◆ Available records
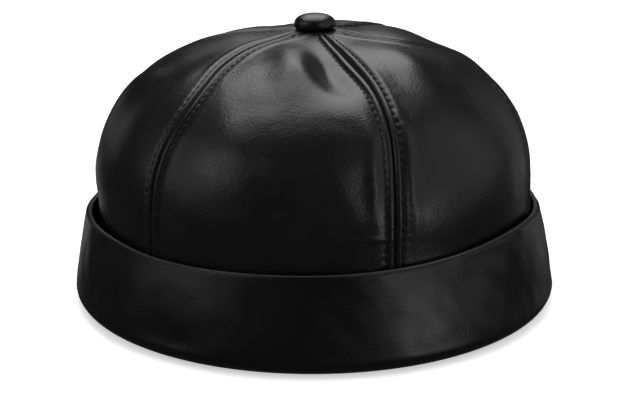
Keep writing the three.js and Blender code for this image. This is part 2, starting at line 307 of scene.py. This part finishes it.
def ripple_field(points, wavelength, seed):
    """A smooth random field with one wavelength and a spread of about 1, the same each run."""
    rng = np.random.default_rng(seed)
    directions = rng.normal(size=(RIPPLE_COUNT, 3))
    directions /= np.linalg.norm(directions, axis=1)[:, None]
    lengths = wavelength * rng.uniform(*RIPPLE_SHARES, RIPPLE_COUNT)
    phases = rng.uniform(0, 2 * math.pi, RIPPLE_COUNT)
    total = np.zeros(points.shape[:-1])
    for direction, length, phase in zip(directions, lengths, phases):
        total += np.cos(points @ direction * 2 * math.pi / length + phase)
    return total * math.sqrt(2 / RIPPLE_COUNT)


def slack_rise(points, waves):
    """The slight unevenness of soft leather."""
    total = 0
    for row in waves:
        wave = dict(zip(SLACK_COLUMNS, row))
        total = total + wave["rise"] * MM * ripple_field(points, wave["length"] * MM, wave["seed"])
    return total


# The crown's surface: a table from the length down to the share of the plan size and the height
PROFILE_ANGLES = np.linspace(math.pi / 2, 0, PROFILE_POINTS)
PROFILE_SHARE = np.clip(np.cos(PROFILE_ANGLES), 0, 1) ** (2 / PLAN_POWER)
PROFILE_PEAK = PEAK_RISE * (1 - smoothstep(PROFILE_SHARE, PEAK_INNER, PEAK_OUTER))
PROFILE_HEIGHT = WALL_TOP + DOME_HEIGHT * np.sin(PROFILE_ANGLES) ** (2 / RISE_POWER) + PROFILE_PEAK
PROFILE_STEPS = np.hypot(np.diff(PROFILE_SHARE) * HALF_WIDTH, np.diff(PROFILE_HEIGHT))
PROFILE_DOWN = np.concatenate([[0], np.cumsum(PROFILE_STEPS)])
DOME_LENGTH = PROFILE_DOWN[-1]
CROWN_LENGTH = DOME_LENGTH + WALL_TOP - CHANNEL_FLOOR - LEG_GAP


def meridian(down):
    """The share of the plan size and the height, at a length of leather below the top."""
    share = np.interp(down, PROFILE_DOWN, PROFILE_SHARE)
    height = np.interp(down, PROFILE_DOWN, PROFILE_HEIGHT)
    return share, height - np.maximum(down - DOME_LENGTH, 0)


def crown_point(down, azimuth):
    share, height = meridian(down)
    angle = np.radians(azimuth)
    x = share * HALF_WIDTH * np.sin(angle) + APEX[0] * (1 - share)
    y = -share * HALF_WIDTH * LENGTH_RATIO * np.cos(angle) + APEX[1] * (1 - share)
    return np.stack(np.broadcast_arrays(x, y, height), -1)


def crown_normal(down, azimuth):
    """Worked out from points half a millimetre above and below, and half a degree to each side."""
    step, turn = 0.5 * MM, 0.5
    along = crown_point(down + step, azimuth) - crown_point(down - step, azimuth)
    around = crown_point(down, azimuth + turn) - crown_point(down, azimuth - turn)
    normal = np.cross(along, around)
    return normal / np.linalg.norm(normal, axis=-1)[..., None]


def dome_fade(down):
    """1 over the dome, falling to 0 where the straight wall starts."""
    return 1 - smoothstep(down, DOME_LENGTH - FOLD_FADE, DOME_LENGTH)


def puff_rise(down, share):
    """How far a panel swells out between its seams."""
    top = smoothstep(down, BUTTON_RADIUS, PUFF_START)
    return PUFF * top * dome_fade(down) * np.maximum(hump(share), 0) ** PUFF_POWER


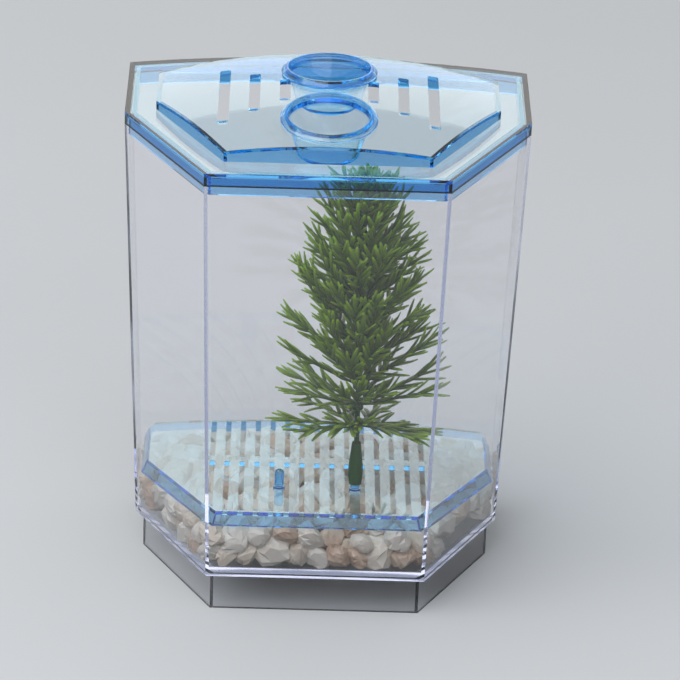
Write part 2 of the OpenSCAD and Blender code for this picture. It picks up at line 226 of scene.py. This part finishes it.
def rgb(red, green, blue):
    """A colour as a socket wants it, with full alpha."""
    return (red, green, blue, 1.0)


print("helper ready: Finish")

# %% [markdown]
# ## Stage and light
# A clear object shows only what it reflects and bends, so its stage matters as much as its own
# finish. The floor is pale and keeps the shadow. A wide soft lamp behind the tank is what the dome
# mirrors, a large one above and to the left models the stones and the leaves, and one in front
# fills in. Big weak lamps are used, because small strong ones would glare in the lid. The world
# gives a little light and is seen as a brighter pale grey, also in and through the plastic.
#
# In this box a ray passes through or off many faces before it comes out, and with the usual limits
# on bounces the edges turn black, so these are raised.

# %% Stage and light
FLOOR_HALF = 4.0
LAMPS_AIM = np.array([0, 0, 0.1])
BOUNCES = 32


def stage_floor():
    """One pale matt sheet far larger than the view, with the faintest mottle."""
    mesh = bpy.data.meshes.new("stage_floor")
    corners = np.array([(-1, -1, 0), (1, -1, 0), (1, 1, 0), (-1, 1, 0)]) * FLOOR_HALF
    mesh.from_pydata(corners, [], [(0, 1, 2, 3)])
    floor = bpy.data.objects.new("stage_floor", mesh)
    bpy.context.collection.objects.link(floor)
    paint = Finish("pale_paper", Roughness=0.9)
    grain = paint.noise(150 * MM, 2.0)
    paint.set(Base_Color=paint.mix(grain, rgb(0.58, 0.60, 0.62), rgb(0.61, 0.63, 0.65)))
    mesh.materials.append(paint.material)


def soft_lamp(name, azimuth, elevation, away, size, watts, colour=(1, 1, 1)):
    """A rectangular lamp whose size is its width and height in metres, placed by angles in degrees
    and a distance from the middle of the tank, which it faces."""
    lamp = bpy.data.objects.new(name, bpy.data.lights.new(name, "AREA"))
    lamp.data.shape = "RECTANGLE"
    lamp.data.size, lamp.data.size_y = size
    lamp.data.energy, lamp.data.color = watts, colour
    right, up, back = aimed_axes(math.radians(azimuth), math.radians(elevation), 0)
    lamp.matrix_world = placed(right, up, back, LAMPS_AIM + back * away)
    bpy.context.collection.objects.link(lamp)


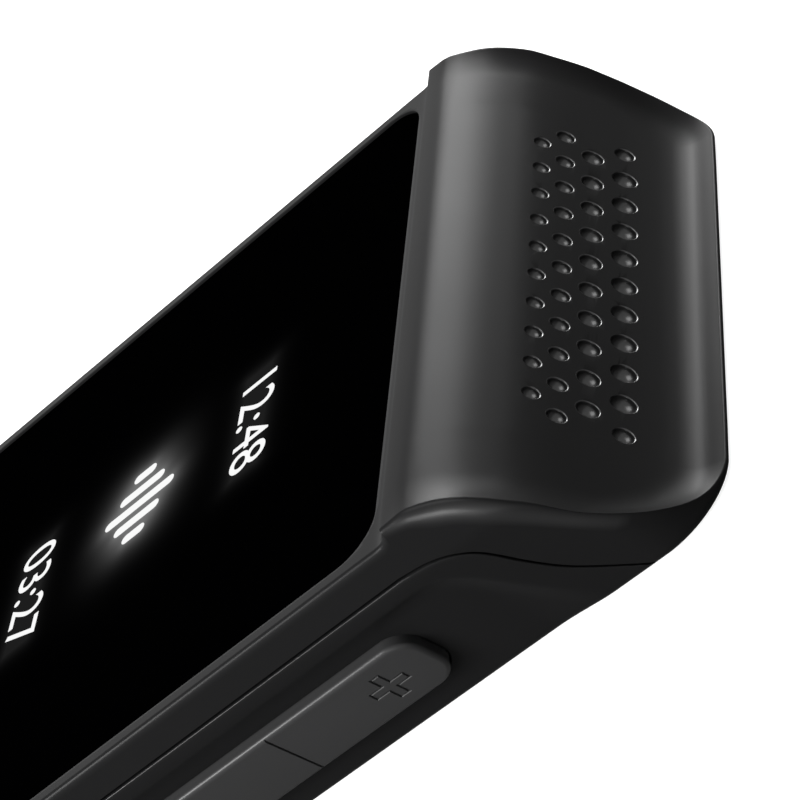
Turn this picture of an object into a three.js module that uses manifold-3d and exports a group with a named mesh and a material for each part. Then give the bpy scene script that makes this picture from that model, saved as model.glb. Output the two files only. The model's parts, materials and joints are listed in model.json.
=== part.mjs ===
// Handheld translator: a display slab with a raised, slanted loudspeaker hood at its top end.
// Millimetres. X is the right side (the side with the volume rocker), Y runs towards the hood,
// Z is up through the display. The translator lies on its flat back, with its origin under its middle.
import * as THREE from 'three';
import { mergeVertices } from 'three/addons/utils/BufferGeometryUtils.js';
import Module from 'manifold-3d';

const wasm = await Module();
wasm.setup();

// Overall body
const bodyLength = 132;
const bezelWidth = 60;
const frontLevel = 15.6;
const hoodRise = 0.95;
const hoodReach = 17.7;
const sideBulge = 0.4;
const waistStep = 0.4;
const shoulderDrop = 3.4;
const sideLean = 18;
const endLean = 6;
const planCorner = 9;
const backEdge = 0.8;
const lipEdge = 1.5;
const wall = 1.6;

// Edge between the front and the sides
const bezelRound = 0.7;
const hoodRound = 1.25;
const hoodBulge = 0.9;
const blendReach = 5;

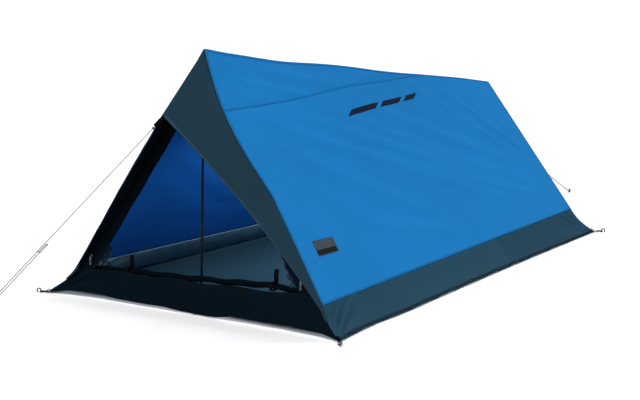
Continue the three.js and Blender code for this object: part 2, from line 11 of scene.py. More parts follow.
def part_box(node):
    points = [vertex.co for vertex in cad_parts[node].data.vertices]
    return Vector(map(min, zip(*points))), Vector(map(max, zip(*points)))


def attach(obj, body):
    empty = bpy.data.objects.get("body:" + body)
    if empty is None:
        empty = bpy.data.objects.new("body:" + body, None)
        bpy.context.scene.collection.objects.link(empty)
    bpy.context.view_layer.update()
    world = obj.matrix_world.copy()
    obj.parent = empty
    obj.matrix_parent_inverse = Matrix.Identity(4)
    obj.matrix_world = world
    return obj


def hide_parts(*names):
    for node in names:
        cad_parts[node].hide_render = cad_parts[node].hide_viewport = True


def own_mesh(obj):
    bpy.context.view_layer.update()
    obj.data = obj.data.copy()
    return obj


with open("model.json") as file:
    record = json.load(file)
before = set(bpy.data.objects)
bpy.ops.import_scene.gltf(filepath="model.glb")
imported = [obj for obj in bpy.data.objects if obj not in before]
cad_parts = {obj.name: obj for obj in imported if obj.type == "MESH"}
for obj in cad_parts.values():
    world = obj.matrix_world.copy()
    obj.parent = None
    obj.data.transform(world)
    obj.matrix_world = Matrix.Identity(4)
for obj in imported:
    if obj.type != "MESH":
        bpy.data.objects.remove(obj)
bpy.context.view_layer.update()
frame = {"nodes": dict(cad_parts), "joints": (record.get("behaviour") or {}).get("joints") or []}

SIDES = {"left": -1, "right": 1}
CLOTH = 0.0008
WEBBING = 0.0016


# ---- Camera ----
CAMERA_PLACE = (3.6288, -6.2947, 1.5312)
CAMERA_HEADING = 0.5446
CAMERA_TILT = 0.175
CAMERA_ROLL = 0.0227
CAMERA_LENS_MM = 103.38


def add_object(name, data):
    obj = bpy.data.objects.new(name, data)
    bpy.context.scene.collection.objects.link(obj)
    return obj


def add_camera():
    data = bpy.data.cameras.new("camera")
    data.lens = CAMERA_LENS_MM
    camera = add_object("camera", data)
    turn = Matrix.Rotation(CAMERA_HEADING, 4, "Z")
    turn @= Matrix.Rotation(math.pi / 2 - CAMERA_TILT, 4, "X")
    turn @= Matrix.Rotation(CAMERA_ROLL, 4, "Z")
    camera.matrix_world = Matrix.Translation(CAMERA_PLACE) @ turn
    bpy.context.scene.camera = camera


add_camera()


# ---- Places read from the frame ----
def vertices(node):
    return np.array([v.co for v in frame["nodes"][node].data.vertices], float)


def joint_axis(node):
    return unit(next(j for j in frame["joints"] if j["child"] == node)["axis"])


def extreme(node, direction):
    """The vertex of a CAD node that lies farthest in a direction."""
    points = vertices(node)
    return points[np.argmax(points @ np.array(direction, float))]


def middle(node):
    low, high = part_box(node)
    return np.array((low + high) / 2)


def clamp(x):
    """x, but never under 0 or over 1."""
    return np.clip(x, 0, 1)


def bow(u):
    return 4 * u * (1 - u)


def hump(u, centre, width):
    return np.exp(-(((u - centre) / width) ** 2))


def grid(u, v):
    return np.broadcast_arrays(np.asarray(u, float), np.asarray(v, float))


def unit(v):
    v = np.asarray(v, float)
    return v / np.maximum(np.linalg.norm(v, axis=-1, keepdims=True), 1e-12)


def lerp(a, b, t):
    return a + (b - a) * t


def on_axis(point):
    return np.array((0.0, point[1], point[2]))


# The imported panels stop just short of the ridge, so the sewn ridge lies a little above their edges.
RIDGE_RISE = np.array((0, 0, 0.003))
FRONT_PEAK = on_axis(extreme("roof_right", (-1, -1, 1))) + RIDGE_RISE
REAR_PEAK = on_axis(extreme("roof_right", (-1, 1, 1))) + RIDGE_RISE
RIDGE_WAY = unit(REAR_PEAK - FRONT_PEAK)
HOOD_TIP = on_axis(extreme("hood_right", (0, -1, 0)))
SEAM_FRONT = {s: extreme(f"roof_{n}", (s, -1, -1)) for n, s in SIDES.items()}
SEAM_REAR = {s: extreme(f"roof_{n}", (s, 1, -1)) for n, s in SIDES.items()}
HEM_FRONT = {s: extreme(f"skirt_{n}", (s, -1, -1)) for n, s in SIDES.items()}
HEM_REAR = {s: extreme(f"skirt_{n}", (s, 1, -1)) for n, s in SIDES.items()}
HEM_FRONT[-1] = HEM_FRONT[-1] + np.array((-0.012, -0.005, 0))  # this corner is pulled out to its peg
HEM_DRAW = 0.014  # how far a side hem is drawn in half way between its pegs
EDGE_CURVE = 0.062  # how far the right wall's front edge bellies forward
EDGE_CURVE_FOOT = 0.58  # the share of the way down where that belly ends
EDGE_SLACK = 0.002  # how far the edge curves back below that
LEFT_EDGE_SLACK = 0.028  # how far the left wall's front edge curves back


# ---- Mesh makers ----
def make_object(name, verts, faces, materials, uvs=None):
    mesh = bpy.data.meshes.new(name)
    mesh.from_pydata([tuple(v) for v in verts], [], faces)
    mesh.polygons.foreach_set("use_smooth", [True] * len(mesh.polygons))
    if uvs is not None:
        layer = mesh.uv_layers.new(name="cloth")
        loops = np.zeros(len(mesh.loops), int)
        mesh.loops.foreach_get("vertex_index", loops)
        layer.data.foreach_set("uv", np.asarray(uvs, float)[loops].ravel())
    obj = add_object(name, mesh)
    for material in materials:
        mesh.materials.append(material)
    return obj


def recalculate(obj):
    """Turns the faces of a closed mesh outwards and marks its sharp edges."""
    made = bmesh.new()
    made.from_mesh(obj.data)
    bmesh.ops.recalc_face_normals(made, faces=made.faces)
    made.to_mesh(obj.data)
    made.free()
    obj.data.set_sharp_from_angle(angle=math.radians(40))
    return obj


def grid_uvs(rows):
    """Lengths along the cloth, in metres, averaged over the rows and over the columns."""
    across = np.linalg.norm(np.diff(rows, axis=0), axis=2).mean(1)
    along = np.linalg.norm(np.diff(rows, axis=1), axis=2).mean(0)
    v = np.concatenate([[0], np.cumsum(across)])
    u = np.concatenate([[0], np.cumsum(along)])
    return np.stack(np.meshgrid(u, v), axis=-1).reshape(-1, 2)


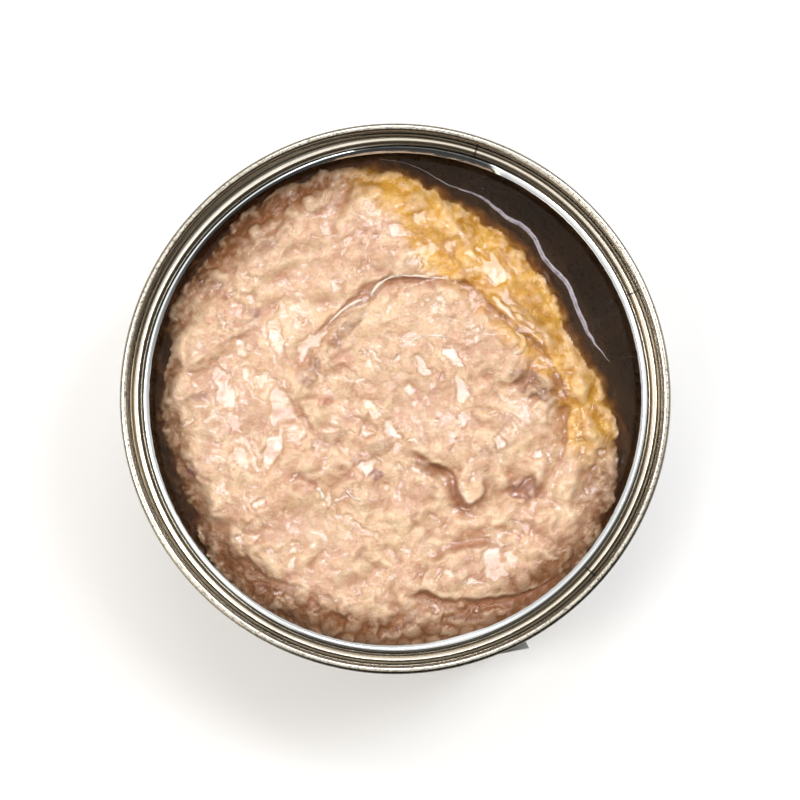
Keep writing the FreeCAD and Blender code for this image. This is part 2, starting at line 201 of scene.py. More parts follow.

◆ Written exercise
Return the opening line of the data and every line after it through the line containing "CROWN_LENGTH = DOME_LENGTH", please, exactly as written and with nothing added.

◆ Finished answer
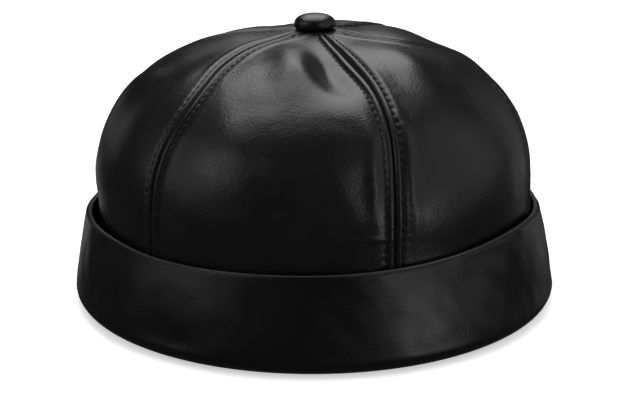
Keep writing the three.js and Blender code for this image. This is part 2, starting at line 307 of scene.py. This part finishes it.
def ripple_field(points, wavelength, seed):
    """A smooth random field with one wavelength and a spread of about 1, the same each run."""
    rng = np.random.default_rng(seed)
    directions = rng.normal(size=(RIPPLE_COUNT, 3))
    directions /= np.linalg.norm(directions, axis=1)[:, None]
    lengths = wavelength * rng.uniform(*RIPPLE_SHARES, RIPPLE_COUNT)
    phases = rng.uniform(0, 2 * math.pi, RIPPLE_COUNT)
    total = np.zeros(points.shape[:-1])
    for direction, length, phase in zip(directions, lengths, phases):
        total += np.cos(points @ direction * 2 * math.pi / length + phase)
    return total * math.sqrt(2 / RIPPLE_COUNT)


def slack_rise(points, waves):
    """The slight unevenness of soft leather."""
    total = 0
    for row in waves:
        wave = dict(zip(SLACK_COLUMNS, row))
        total = total + wave["rise"] * MM * ripple_field(points, wave["length"] * MM, wave["seed"])
    return total


# The crown's surface: a table from the length down to the share of the plan size and the height
PROFILE_ANGLES = np.linspace(math.pi / 2, 0, PROFILE_POINTS)
PROFILE_SHARE = np.clip(np.cos(PROFILE_ANGLES), 0, 1) ** (2 / PLAN_POWER)
PROFILE_PEAK = PEAK_RISE * (1 - smoothstep(PROFILE_SHARE, PEAK_INNER, PEAK_OUTER))
PROFILE_HEIGHT = WALL_TOP + DOME_HEIGHT * np.sin(PROFILE_ANGLES) ** (2 / RISE_POWER) + PROFILE_PEAK
PROFILE_STEPS = np.hypot(np.diff(PROFILE_SHARE) * HALF_WIDTH, np.diff(PROFILE_HEIGHT))
PROFILE_DOWN = np.concatenate([[0], np.cumsum(PROFILE_STEPS)])
DOME_LENGTH = PROFILE_DOWN[-1]
CROWN_LENGTH = DOME_LENGTH + WALL_TOP - CHANNEL_FLOOR - LEG_GAP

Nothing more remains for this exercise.